*Aim of the exercise*.
Consider the listing below. Extract exactly the lines from the line containing "before = set(bpy.data.objects)" to the line containing "obj.matrix_parent_inverse = Matrix.Identity(4)", both included.

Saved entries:
---*---
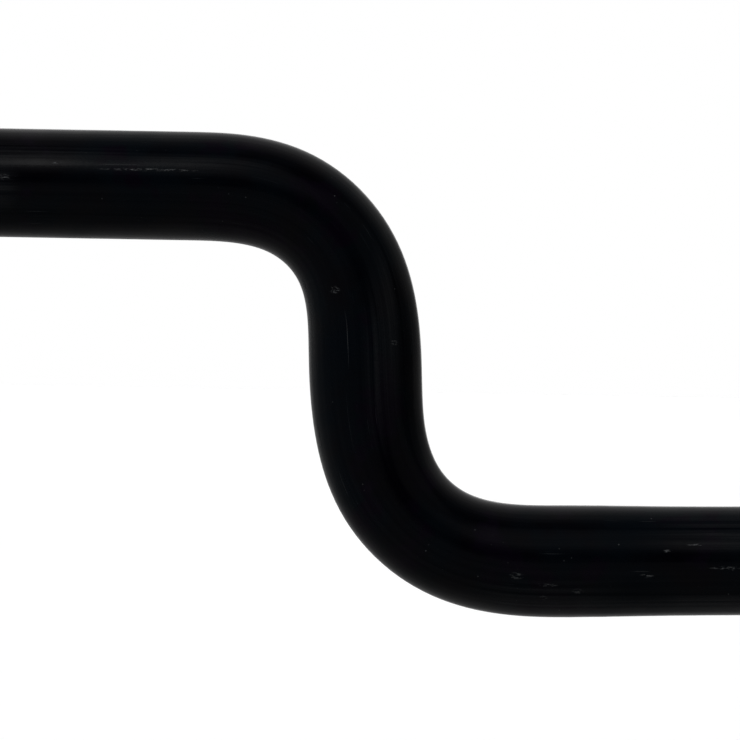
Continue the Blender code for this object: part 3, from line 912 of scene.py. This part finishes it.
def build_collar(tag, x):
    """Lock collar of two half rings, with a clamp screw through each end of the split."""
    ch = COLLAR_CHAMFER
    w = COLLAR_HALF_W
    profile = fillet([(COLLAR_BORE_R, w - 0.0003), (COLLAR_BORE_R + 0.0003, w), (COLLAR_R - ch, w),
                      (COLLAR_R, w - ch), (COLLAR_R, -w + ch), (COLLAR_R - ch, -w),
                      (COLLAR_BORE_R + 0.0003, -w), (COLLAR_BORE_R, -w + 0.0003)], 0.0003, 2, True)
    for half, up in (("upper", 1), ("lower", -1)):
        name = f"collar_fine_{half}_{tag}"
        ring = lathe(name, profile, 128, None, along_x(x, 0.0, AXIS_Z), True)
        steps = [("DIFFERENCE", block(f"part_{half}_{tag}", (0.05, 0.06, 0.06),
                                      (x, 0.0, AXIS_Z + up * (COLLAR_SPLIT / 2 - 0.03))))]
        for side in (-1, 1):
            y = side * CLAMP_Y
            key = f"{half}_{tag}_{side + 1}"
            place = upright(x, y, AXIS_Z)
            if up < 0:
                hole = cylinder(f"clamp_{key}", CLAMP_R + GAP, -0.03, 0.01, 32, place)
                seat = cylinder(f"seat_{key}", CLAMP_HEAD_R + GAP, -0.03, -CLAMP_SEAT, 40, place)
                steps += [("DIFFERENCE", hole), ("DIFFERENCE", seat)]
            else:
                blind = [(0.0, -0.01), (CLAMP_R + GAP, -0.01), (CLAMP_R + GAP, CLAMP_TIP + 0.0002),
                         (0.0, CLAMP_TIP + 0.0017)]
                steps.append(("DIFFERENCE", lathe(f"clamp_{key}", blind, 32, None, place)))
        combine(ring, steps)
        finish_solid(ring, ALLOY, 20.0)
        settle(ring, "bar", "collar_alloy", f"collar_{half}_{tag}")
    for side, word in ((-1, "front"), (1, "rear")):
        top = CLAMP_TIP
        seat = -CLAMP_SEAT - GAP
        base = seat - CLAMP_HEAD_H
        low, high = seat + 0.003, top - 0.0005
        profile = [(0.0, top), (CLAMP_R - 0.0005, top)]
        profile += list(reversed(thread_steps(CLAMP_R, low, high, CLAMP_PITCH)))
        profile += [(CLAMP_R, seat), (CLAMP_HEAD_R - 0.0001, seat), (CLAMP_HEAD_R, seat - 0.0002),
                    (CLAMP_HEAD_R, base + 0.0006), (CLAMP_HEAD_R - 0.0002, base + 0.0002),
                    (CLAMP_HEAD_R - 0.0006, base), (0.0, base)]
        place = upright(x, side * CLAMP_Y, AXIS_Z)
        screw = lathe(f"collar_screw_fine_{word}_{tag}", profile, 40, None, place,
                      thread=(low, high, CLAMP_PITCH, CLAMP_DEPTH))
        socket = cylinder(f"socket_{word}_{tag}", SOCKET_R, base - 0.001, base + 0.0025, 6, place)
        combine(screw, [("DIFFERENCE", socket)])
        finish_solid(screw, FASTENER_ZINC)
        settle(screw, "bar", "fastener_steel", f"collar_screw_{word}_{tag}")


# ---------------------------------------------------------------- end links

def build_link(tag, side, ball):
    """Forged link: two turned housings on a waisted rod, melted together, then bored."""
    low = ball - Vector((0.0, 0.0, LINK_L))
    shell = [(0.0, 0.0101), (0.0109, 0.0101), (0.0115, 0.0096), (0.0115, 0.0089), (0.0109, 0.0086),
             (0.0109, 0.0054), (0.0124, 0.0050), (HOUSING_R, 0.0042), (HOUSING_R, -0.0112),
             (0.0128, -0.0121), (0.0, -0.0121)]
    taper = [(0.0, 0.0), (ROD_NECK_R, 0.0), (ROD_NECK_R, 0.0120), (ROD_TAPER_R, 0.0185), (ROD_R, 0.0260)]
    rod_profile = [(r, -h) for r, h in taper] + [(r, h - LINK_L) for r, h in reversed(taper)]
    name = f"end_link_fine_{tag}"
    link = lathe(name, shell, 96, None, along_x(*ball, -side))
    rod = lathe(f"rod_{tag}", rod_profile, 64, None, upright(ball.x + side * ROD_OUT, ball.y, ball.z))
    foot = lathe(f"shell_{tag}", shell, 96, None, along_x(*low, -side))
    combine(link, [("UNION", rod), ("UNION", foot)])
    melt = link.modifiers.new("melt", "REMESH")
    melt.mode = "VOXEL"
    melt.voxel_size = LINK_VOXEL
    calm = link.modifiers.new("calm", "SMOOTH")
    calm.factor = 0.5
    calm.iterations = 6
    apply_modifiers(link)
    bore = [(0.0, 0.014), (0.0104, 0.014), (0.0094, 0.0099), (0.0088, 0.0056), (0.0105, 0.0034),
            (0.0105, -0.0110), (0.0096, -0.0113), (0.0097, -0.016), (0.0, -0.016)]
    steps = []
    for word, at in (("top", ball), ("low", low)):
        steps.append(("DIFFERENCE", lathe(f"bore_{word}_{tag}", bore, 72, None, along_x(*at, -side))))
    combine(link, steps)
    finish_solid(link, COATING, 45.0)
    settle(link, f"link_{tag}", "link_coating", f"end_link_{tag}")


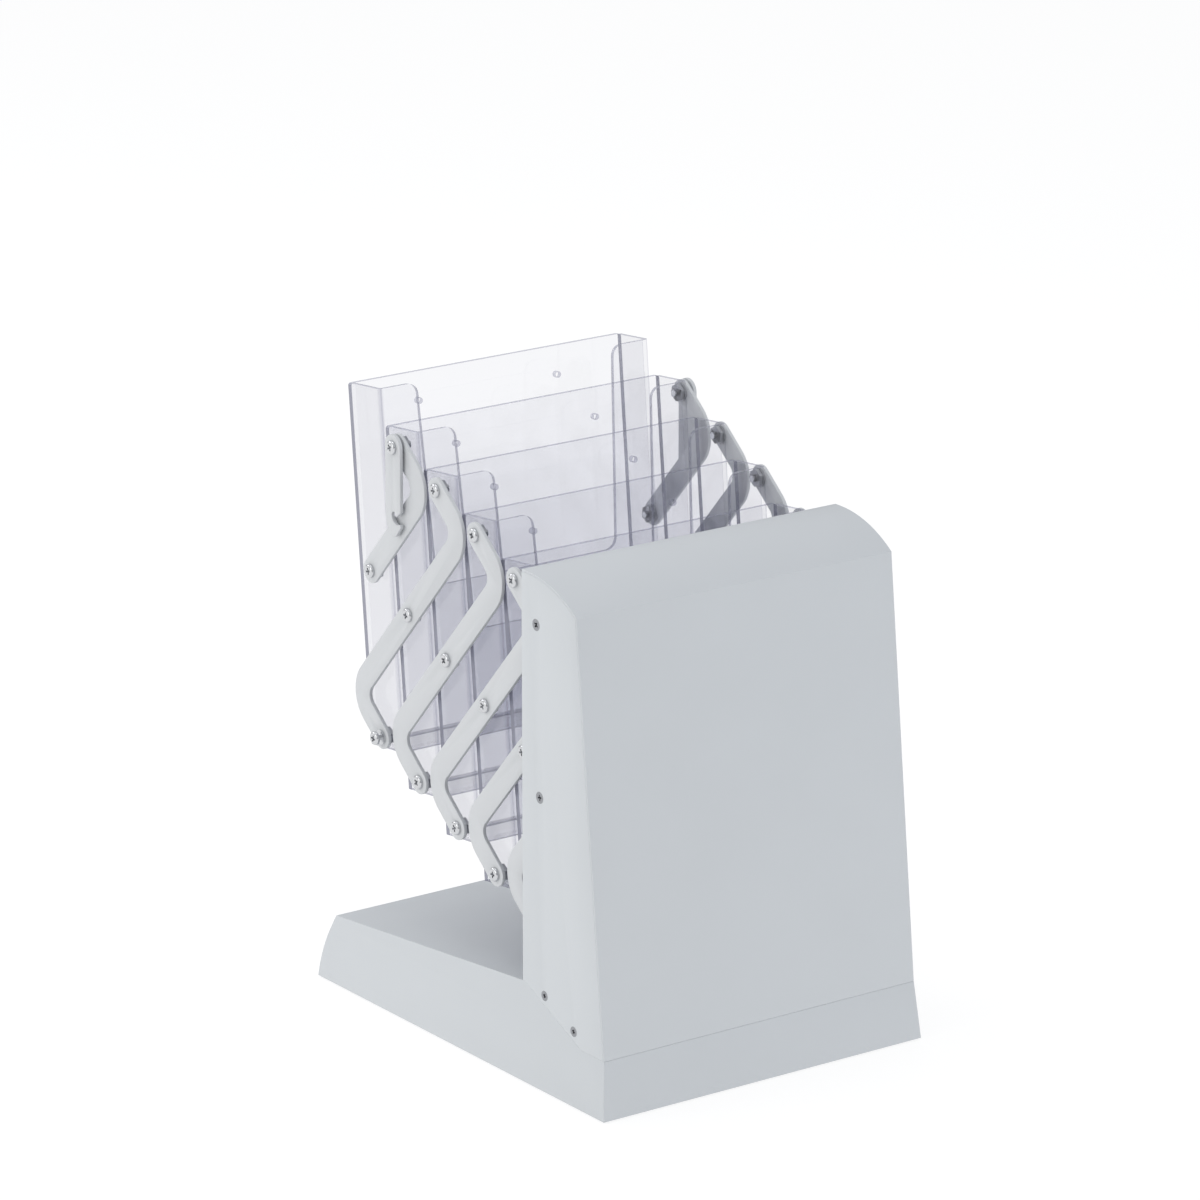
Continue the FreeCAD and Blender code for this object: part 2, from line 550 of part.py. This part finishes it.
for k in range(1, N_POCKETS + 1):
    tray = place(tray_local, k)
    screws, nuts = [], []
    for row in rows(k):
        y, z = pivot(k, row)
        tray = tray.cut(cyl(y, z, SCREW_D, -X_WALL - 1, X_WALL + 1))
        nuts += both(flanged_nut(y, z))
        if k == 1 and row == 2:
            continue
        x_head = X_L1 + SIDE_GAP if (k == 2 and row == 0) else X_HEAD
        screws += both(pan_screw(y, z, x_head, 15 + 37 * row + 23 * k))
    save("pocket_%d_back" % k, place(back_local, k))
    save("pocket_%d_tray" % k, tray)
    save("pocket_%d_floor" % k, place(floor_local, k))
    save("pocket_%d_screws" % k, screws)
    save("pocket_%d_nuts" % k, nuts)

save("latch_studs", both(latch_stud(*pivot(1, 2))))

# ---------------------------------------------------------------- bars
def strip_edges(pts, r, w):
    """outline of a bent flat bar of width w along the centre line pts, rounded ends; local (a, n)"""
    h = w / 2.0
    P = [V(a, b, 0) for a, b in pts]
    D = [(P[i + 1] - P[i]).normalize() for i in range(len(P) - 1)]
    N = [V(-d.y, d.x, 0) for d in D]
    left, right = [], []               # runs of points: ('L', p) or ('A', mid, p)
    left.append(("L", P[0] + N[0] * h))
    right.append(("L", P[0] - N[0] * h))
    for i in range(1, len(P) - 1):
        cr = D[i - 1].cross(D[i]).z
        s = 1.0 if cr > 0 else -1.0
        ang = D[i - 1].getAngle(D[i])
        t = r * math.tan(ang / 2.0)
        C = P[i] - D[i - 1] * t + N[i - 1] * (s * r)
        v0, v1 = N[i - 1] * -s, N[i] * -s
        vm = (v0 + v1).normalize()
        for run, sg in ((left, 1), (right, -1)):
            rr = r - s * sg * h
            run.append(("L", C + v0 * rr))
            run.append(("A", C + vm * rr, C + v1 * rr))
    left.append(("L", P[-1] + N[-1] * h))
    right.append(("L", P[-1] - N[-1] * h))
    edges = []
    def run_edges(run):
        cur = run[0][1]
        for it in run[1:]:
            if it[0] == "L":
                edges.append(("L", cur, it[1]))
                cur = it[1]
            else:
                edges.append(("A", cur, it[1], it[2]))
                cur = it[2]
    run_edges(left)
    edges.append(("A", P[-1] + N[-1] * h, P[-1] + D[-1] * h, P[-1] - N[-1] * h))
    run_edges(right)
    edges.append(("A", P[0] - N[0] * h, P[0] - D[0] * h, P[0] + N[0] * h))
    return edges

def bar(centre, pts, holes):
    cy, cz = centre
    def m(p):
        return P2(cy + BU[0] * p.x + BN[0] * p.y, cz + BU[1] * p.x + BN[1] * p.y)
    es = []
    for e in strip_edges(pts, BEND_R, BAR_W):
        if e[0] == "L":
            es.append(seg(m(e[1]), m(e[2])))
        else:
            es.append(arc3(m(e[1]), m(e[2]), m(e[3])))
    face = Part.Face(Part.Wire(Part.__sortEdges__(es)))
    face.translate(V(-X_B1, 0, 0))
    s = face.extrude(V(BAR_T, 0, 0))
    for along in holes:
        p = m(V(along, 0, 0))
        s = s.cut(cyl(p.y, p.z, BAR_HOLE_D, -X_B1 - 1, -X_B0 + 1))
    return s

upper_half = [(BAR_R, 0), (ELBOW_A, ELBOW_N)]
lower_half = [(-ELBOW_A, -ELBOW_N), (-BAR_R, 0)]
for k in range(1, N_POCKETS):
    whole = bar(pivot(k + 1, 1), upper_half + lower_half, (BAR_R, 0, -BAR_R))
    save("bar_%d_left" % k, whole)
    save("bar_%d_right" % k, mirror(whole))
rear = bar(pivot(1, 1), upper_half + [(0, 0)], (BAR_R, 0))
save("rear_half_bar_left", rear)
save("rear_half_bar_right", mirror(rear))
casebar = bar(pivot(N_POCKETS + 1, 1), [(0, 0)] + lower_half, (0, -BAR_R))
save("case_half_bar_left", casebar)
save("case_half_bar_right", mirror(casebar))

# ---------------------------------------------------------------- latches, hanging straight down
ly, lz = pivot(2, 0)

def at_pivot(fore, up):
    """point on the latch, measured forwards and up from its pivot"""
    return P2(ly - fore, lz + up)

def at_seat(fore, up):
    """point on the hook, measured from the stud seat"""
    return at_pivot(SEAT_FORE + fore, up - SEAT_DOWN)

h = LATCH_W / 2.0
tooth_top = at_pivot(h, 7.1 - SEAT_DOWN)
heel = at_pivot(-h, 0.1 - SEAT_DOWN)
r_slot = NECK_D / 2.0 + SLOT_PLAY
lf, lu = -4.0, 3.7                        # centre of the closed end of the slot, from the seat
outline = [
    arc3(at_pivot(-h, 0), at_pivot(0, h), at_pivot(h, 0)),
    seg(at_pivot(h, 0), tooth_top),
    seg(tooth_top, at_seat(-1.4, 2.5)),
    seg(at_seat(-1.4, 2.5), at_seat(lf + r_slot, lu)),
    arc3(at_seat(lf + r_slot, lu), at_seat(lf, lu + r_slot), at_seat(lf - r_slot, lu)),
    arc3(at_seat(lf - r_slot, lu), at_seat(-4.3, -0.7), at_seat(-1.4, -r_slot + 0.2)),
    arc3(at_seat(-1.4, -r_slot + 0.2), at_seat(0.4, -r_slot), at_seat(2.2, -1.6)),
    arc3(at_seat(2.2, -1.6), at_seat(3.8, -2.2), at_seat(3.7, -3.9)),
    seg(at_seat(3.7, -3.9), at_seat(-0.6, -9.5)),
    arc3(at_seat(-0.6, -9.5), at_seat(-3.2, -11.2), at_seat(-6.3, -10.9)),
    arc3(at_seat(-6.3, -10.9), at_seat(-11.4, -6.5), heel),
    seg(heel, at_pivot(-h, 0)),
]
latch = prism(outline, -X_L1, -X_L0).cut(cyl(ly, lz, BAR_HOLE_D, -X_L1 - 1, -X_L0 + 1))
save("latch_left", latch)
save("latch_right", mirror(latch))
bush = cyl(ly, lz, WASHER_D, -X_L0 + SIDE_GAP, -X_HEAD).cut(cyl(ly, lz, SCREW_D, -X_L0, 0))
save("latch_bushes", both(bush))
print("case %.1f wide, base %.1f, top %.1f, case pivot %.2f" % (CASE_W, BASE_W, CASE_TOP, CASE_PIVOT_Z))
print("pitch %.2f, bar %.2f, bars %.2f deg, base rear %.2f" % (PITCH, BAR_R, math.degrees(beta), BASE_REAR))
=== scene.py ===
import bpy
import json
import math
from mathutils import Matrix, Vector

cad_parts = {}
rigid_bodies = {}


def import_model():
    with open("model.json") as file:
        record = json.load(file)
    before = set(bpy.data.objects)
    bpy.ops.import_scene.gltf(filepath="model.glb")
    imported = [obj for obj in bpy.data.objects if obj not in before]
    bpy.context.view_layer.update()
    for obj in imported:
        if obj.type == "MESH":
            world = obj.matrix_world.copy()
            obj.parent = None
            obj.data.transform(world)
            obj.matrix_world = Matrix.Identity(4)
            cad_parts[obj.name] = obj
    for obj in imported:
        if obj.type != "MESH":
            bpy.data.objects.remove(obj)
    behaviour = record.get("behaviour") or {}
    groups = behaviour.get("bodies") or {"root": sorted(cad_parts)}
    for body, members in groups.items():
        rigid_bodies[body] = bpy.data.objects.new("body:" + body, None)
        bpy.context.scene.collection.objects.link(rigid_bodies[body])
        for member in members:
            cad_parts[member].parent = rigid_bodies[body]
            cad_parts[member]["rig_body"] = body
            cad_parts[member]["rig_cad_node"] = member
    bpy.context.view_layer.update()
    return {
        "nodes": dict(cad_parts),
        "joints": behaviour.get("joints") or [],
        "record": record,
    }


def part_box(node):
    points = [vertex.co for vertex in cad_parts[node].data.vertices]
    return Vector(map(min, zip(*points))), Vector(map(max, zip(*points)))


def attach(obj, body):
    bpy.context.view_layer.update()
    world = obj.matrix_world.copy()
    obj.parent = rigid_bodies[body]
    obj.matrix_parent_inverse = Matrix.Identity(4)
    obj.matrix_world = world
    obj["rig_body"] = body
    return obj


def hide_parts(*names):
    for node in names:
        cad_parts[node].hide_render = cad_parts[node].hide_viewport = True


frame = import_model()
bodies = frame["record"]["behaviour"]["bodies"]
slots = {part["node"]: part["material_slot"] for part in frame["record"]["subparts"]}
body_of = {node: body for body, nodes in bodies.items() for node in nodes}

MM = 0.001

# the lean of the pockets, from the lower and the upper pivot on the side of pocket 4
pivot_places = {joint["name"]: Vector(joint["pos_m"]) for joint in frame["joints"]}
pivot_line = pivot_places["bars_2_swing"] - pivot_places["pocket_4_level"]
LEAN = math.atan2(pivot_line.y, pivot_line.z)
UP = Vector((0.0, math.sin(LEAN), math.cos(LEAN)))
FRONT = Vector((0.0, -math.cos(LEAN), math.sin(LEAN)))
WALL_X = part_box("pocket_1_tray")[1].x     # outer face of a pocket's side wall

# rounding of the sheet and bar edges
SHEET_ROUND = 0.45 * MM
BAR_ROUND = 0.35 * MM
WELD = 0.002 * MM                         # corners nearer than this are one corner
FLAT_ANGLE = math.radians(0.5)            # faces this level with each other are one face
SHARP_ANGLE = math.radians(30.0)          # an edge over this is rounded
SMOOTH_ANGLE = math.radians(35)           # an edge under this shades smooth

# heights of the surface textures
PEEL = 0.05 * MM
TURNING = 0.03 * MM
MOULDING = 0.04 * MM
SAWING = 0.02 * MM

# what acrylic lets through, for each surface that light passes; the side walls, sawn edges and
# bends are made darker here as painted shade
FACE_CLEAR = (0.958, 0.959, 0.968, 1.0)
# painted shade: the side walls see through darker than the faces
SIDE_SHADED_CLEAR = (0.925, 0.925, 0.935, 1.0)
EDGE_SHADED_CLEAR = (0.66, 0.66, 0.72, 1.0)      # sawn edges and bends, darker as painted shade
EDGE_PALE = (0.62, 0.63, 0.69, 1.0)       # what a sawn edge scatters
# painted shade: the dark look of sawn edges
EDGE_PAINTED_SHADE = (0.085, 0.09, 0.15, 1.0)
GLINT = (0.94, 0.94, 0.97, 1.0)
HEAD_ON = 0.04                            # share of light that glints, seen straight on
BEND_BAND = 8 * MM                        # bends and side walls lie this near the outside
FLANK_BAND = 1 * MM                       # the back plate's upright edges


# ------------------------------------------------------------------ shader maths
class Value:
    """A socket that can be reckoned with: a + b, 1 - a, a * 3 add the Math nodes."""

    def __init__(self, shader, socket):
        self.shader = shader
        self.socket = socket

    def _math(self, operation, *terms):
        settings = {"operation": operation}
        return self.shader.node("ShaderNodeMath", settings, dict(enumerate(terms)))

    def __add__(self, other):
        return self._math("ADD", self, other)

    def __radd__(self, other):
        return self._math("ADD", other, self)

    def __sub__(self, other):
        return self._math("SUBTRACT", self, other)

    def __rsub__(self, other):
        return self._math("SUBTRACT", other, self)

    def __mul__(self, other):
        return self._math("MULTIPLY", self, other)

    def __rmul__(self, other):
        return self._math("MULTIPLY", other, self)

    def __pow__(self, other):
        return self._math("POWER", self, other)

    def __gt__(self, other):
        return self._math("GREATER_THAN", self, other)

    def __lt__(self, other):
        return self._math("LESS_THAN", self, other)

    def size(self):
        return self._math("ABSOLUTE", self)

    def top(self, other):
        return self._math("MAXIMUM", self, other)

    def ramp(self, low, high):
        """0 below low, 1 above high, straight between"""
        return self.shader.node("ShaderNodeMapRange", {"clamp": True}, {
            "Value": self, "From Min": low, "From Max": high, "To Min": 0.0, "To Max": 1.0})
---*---
*Problem solution*.
    before = set(bpy.data.objects)
    bpy.ops.import_scene.gltf(filepath="model.glb")
    imported = [obj for obj in bpy.data.objects if obj not in before]
    bpy.context.view_layer.update()
    for obj in imported:
        if obj.type == "MESH":
            world = obj.matrix_world.copy()
            obj.parent = None
            obj.data.transform(world)
            obj.matrix_world = Matrix.Identity(4)
            cad_parts[obj.name] = obj
    for obj in imported:
        if obj.type != "MESH":
            bpy.data.objects.remove(obj)
    behaviour = record.get("behaviour") or {}
    groups = behaviour.get("bodies") or {"root": sorted(cad_parts)}
    for body, members in groups.items():
        rigid_bodies[body] = bpy.data.objects.new("body:" + body, None)
        bpy.context.scene.collection.objects.link(rigid_bodies[body])
        for member in members:
            cad_parts[member].parent = rigid_bodies[body]
            cad_parts[member]["rig_body"] = body
            cad_parts[member]["rig_cad_node"] = member
    bpy.context.view_layer.update()
    return {
        "nodes": dict(cad_parts),
        "joints": behaviour.get("joints") or [],
        "record": record,
    }


def part_box(node):
    points = [vertex.co for vertex in cad_parts[node].data.vertices]
    return Vector(map(min, zip(*points))), Vector(map(max, zip(*points)))


def attach(obj, body):
    bpy.context.view_layer.update()
    world = obj.matrix_world.copy()
    obj.parent = rigid_bodies[body]
    obj.matrix_parent_inverse = Matrix.Identity(4)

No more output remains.